April 18, 2024

Margaret Whiting, whose career as an interpreter of popular song began in the Big Band Era and was revived in the 1990s when she starred in the Broadway show Dream, died Jan. 10 at the Actors’ Fund Home in Englewood, NJ, her daughter Debbi Whiting told Playbill.com. The singer was 86.

Ms. Whiting came from a musical family. Her father, Richard A. Whiting, was a successful songwriter (“Till We Meet Again,” “Beyond the Blue Horizon,” “Ain’t We Got Fun?,” “Too Marvelous for Words”) and her aunt, Margaret Young, was a recording artist in the 1920s. Both she and her sister, Barbara Whiting, pursued a singing career. Growing up, her home was a gathering place for composers like Jerome Kern and Gus Kahn, and she was often called upon to sing. She was given an early boost when songwriter Johnny Mercer, a collaborator with her father, heard her voice when she was only seven. When Ms. Whiting’s father died, Mercer took her under his wing; when he started Capitol Records in 1942, he signed the teenage Ms. Whiting.

Her early hit recordings included “That Old Black Magic” with Freddie Slack and His Orchestra; “Moonlight in Vermont” with Billy Butterfield’s Orchestra; “It Might As Might Be Spring” with Paul Weston and His Orchestra; “All Through the Day,” a bestseller in 1946; and “In Love in Vain.” “A Tree in the Meadow” was a number one hit in 1948.

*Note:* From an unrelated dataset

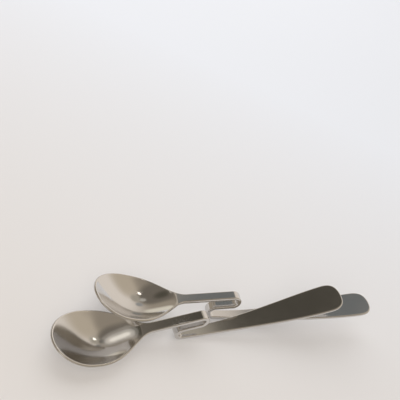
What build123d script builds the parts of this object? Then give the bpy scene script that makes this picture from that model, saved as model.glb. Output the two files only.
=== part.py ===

As her popularity faded, Ms. Whiting relaxed into a cabaret career, performing at Freddy’s Supper Club, Arci’s Place, The Oak Room and Michael’s Pub. “Ms. Whiting has always been a blunt, no-frills interpreter who remains fiercely loyal to the songwriter’s intentions,” wrote Stephen Holden in a New York Times review. “With that bluntness softened, she allows a pensive vulnerability to peek through.”

The singer was much-married. She wed producer Hubbel Robinson Jr. in 1948; pianist Lou Busch in 1951; John Richard Moore, a founder of Panavision, in 1958. Her most sensational marriage, however, came late in life when she met and married the much-younger, gay porn stay Jack Wrangler in 1994. The union proved her longest. Wrangler reportedly protested, “But I’m gay!,” to which Whiting reportedly replied, “Only around the edges, dear.” He went on to produce and direct many of her cabaret shows. They stayed together until his death in 2009.  READ MORE.

I knew both Margaret and Jack a little from working at the Eugene O’Neill Theater Center.  This was way back in the day; I was running the Music Theater Conference and they were master teachers at the fledgling Cabaret Symposium. One summer I heard Whiting sharing an anecdote about the great Johnny Mercer with a handful of over-enthusiastic singers. It stuck with me and I can’t tell you the number of times I asked her to repeat it whenever our paths crossed:  She was all of 19; Mercer had just heard “Moonlight in Vermont” and told her she needed to debut the song as it was perfect for her voice.  “But I’ve never been to Vermont,” she said. “How can I sing a song about a place I’ve never been?”

“I don’t know, I’m from Savannah,” Mercer replied. “We’ll use our imagination.”